─── Given records ───

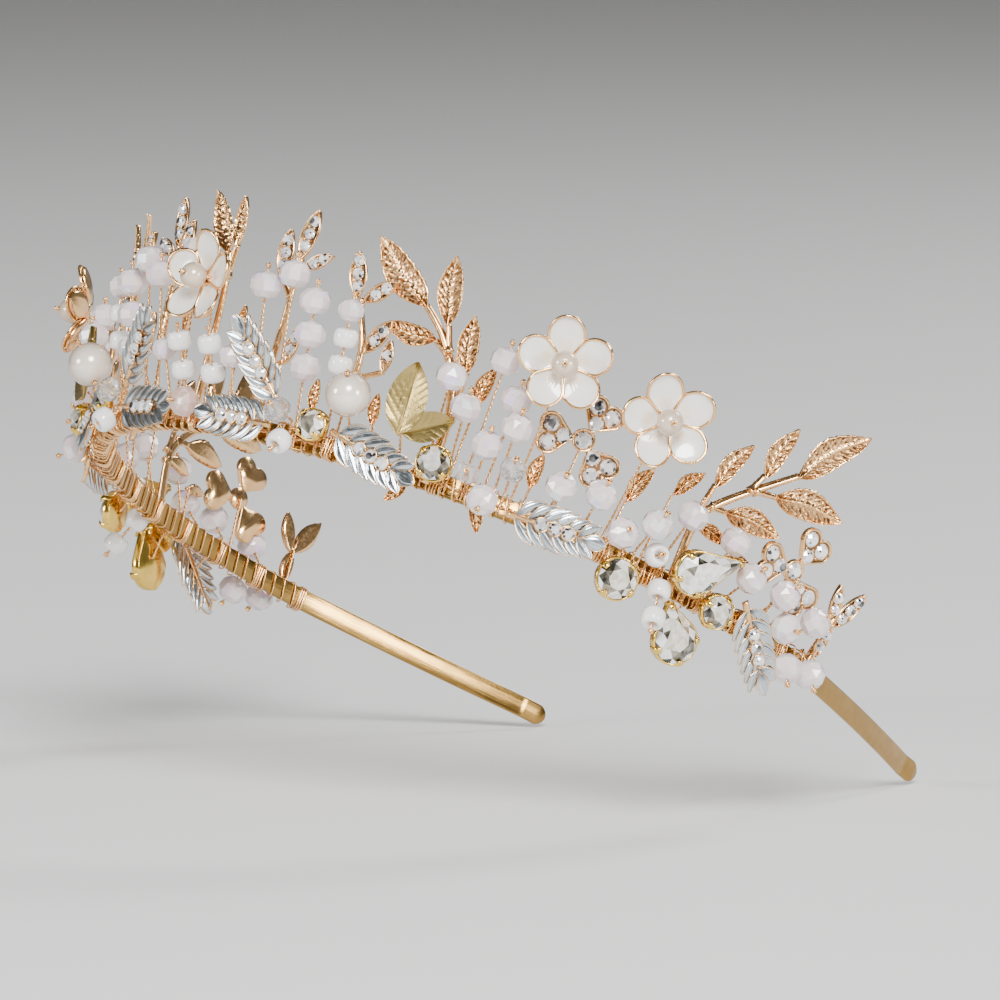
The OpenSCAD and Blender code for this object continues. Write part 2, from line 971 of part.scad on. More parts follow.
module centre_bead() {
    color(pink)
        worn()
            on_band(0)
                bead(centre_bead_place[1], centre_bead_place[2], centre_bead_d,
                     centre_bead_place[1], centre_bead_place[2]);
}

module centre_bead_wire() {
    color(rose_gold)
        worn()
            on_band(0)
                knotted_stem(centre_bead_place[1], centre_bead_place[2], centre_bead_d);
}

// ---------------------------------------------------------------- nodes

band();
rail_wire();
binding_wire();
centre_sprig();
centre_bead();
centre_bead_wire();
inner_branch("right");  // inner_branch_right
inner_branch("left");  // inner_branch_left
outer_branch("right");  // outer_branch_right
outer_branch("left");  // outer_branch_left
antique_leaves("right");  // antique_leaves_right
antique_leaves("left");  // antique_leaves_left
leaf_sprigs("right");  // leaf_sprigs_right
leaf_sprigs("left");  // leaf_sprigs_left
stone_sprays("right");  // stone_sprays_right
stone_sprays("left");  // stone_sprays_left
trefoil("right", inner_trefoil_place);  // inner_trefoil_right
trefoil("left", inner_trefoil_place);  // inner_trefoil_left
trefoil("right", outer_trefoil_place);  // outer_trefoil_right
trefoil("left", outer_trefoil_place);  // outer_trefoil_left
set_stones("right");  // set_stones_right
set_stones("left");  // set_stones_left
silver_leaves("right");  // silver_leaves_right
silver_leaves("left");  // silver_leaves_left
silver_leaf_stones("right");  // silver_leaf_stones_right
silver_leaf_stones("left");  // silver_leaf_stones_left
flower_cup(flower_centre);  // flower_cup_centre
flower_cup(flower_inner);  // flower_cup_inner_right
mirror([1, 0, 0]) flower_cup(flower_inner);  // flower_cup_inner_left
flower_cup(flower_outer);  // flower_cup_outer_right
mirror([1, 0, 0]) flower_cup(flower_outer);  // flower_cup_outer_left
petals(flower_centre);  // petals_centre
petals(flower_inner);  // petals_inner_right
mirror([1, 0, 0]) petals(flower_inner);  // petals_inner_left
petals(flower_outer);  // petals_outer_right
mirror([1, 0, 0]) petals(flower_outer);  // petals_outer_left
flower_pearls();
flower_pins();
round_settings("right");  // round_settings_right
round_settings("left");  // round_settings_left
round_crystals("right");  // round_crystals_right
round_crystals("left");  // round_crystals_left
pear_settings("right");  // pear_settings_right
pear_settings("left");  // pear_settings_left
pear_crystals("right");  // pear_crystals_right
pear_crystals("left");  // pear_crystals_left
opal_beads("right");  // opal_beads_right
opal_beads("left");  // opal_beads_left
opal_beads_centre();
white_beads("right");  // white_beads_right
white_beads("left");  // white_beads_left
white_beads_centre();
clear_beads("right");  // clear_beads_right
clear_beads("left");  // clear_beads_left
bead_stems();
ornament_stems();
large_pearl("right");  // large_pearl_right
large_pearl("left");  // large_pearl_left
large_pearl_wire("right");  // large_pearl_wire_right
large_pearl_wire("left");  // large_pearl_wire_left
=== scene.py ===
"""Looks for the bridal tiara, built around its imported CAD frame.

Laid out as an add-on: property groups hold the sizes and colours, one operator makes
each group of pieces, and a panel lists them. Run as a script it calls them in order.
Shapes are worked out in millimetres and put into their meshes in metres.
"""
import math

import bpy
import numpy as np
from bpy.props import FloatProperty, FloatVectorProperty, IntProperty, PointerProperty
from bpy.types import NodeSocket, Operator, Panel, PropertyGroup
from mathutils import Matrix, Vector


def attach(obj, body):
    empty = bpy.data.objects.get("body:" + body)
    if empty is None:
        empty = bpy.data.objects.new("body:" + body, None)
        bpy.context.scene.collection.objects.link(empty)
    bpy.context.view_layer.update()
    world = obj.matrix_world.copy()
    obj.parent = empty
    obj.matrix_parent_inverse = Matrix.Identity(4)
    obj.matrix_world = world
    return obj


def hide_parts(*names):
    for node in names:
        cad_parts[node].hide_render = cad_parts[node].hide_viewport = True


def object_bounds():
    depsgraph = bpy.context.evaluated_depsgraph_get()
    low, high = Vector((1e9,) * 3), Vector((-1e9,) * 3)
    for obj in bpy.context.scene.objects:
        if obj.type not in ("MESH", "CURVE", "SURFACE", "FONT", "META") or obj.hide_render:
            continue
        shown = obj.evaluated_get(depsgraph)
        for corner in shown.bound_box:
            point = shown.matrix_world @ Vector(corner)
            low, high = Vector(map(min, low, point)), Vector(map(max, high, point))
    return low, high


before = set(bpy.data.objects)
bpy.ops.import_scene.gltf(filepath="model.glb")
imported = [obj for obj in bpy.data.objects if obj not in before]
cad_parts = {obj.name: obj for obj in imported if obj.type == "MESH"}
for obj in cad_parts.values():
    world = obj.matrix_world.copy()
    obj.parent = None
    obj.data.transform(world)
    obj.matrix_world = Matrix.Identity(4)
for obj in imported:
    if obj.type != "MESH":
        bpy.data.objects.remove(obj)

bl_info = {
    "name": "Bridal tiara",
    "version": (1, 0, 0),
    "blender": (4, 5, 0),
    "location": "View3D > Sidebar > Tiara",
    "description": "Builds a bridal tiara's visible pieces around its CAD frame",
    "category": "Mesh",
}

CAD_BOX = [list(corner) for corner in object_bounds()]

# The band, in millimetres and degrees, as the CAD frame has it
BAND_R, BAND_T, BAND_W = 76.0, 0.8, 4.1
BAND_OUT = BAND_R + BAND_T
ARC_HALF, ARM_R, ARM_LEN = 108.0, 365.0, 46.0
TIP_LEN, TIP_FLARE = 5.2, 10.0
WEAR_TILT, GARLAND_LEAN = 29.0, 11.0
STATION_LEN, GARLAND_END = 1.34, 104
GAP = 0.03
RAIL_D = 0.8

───
─── Given records ───

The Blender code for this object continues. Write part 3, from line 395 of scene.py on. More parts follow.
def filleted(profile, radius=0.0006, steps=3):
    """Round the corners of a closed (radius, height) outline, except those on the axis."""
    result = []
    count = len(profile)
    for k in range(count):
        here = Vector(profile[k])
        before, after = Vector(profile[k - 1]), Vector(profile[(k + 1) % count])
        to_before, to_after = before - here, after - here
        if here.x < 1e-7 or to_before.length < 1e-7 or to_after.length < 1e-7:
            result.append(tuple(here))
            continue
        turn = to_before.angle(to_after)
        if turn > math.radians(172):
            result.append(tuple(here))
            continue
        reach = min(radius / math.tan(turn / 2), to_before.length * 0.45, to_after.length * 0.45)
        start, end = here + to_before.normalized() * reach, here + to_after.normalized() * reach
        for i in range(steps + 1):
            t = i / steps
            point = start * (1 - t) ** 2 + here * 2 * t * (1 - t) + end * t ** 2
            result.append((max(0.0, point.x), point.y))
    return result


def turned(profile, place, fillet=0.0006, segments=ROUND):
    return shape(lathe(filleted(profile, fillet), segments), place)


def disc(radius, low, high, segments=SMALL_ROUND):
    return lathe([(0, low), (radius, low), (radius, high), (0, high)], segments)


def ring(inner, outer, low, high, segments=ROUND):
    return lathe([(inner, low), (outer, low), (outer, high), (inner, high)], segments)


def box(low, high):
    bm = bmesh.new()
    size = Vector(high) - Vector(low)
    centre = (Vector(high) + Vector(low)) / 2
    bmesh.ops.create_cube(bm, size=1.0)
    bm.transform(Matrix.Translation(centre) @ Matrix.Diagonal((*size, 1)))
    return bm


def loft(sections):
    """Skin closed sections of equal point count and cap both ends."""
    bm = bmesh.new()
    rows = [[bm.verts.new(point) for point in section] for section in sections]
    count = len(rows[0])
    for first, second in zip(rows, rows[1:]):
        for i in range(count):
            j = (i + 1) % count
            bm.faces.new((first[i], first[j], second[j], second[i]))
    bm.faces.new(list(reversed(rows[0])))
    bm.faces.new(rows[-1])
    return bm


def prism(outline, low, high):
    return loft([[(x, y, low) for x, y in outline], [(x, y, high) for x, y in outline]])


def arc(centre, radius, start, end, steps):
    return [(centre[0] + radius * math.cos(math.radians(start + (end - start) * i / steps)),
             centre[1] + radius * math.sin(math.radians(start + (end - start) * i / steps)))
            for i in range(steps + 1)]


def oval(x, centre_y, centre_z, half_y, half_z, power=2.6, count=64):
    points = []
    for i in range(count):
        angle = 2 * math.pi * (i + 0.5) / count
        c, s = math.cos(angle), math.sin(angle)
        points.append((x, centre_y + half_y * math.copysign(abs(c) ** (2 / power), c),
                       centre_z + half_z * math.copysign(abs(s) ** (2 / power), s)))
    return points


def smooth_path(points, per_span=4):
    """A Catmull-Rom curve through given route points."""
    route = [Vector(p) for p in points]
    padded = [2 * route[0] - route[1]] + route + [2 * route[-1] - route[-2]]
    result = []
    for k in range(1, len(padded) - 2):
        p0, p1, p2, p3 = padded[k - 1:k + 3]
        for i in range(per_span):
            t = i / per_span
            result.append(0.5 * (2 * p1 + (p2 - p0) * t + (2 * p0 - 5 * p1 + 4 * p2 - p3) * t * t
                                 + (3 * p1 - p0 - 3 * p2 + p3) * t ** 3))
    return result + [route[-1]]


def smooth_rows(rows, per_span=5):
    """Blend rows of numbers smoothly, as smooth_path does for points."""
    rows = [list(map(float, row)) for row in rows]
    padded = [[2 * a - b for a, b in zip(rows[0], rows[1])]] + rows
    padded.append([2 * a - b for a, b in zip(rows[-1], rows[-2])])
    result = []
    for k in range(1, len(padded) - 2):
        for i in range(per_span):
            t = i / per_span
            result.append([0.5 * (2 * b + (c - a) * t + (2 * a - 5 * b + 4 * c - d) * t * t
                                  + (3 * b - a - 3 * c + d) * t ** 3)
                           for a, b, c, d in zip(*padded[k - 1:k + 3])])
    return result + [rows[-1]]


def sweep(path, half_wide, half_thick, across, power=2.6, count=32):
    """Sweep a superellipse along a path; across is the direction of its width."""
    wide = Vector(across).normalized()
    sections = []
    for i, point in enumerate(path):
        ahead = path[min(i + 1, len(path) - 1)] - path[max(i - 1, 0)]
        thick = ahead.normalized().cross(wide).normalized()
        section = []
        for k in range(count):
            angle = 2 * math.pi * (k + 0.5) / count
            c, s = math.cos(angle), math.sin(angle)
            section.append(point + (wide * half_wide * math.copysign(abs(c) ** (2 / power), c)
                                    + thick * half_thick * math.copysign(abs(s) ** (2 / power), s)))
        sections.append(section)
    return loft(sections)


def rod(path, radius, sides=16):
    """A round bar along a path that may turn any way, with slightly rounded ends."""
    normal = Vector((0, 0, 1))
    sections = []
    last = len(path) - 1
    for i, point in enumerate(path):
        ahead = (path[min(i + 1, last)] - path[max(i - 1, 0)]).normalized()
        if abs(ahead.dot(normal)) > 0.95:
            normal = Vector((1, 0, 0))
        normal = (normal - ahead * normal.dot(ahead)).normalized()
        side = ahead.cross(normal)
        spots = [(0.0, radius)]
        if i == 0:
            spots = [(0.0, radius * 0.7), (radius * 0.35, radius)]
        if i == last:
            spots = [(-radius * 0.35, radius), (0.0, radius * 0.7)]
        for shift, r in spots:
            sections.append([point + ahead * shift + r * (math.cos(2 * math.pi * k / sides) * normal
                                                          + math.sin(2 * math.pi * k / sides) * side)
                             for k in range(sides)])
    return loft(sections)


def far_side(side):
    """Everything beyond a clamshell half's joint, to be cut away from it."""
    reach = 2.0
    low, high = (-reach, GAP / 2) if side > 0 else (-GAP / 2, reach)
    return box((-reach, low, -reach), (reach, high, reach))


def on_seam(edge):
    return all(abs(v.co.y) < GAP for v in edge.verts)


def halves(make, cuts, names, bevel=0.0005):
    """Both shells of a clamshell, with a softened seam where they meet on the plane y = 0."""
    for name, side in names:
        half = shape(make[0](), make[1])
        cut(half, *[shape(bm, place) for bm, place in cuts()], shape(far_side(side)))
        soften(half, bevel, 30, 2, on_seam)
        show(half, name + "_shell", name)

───

Given problem » Among the records above, find each line holding the string "shown" and pull it out.

Final result »
        shown = obj.evaluated_get(depsgraph)
        for corner in shown.bound_box:
            point = shown.matrix_world @ Vector(corner)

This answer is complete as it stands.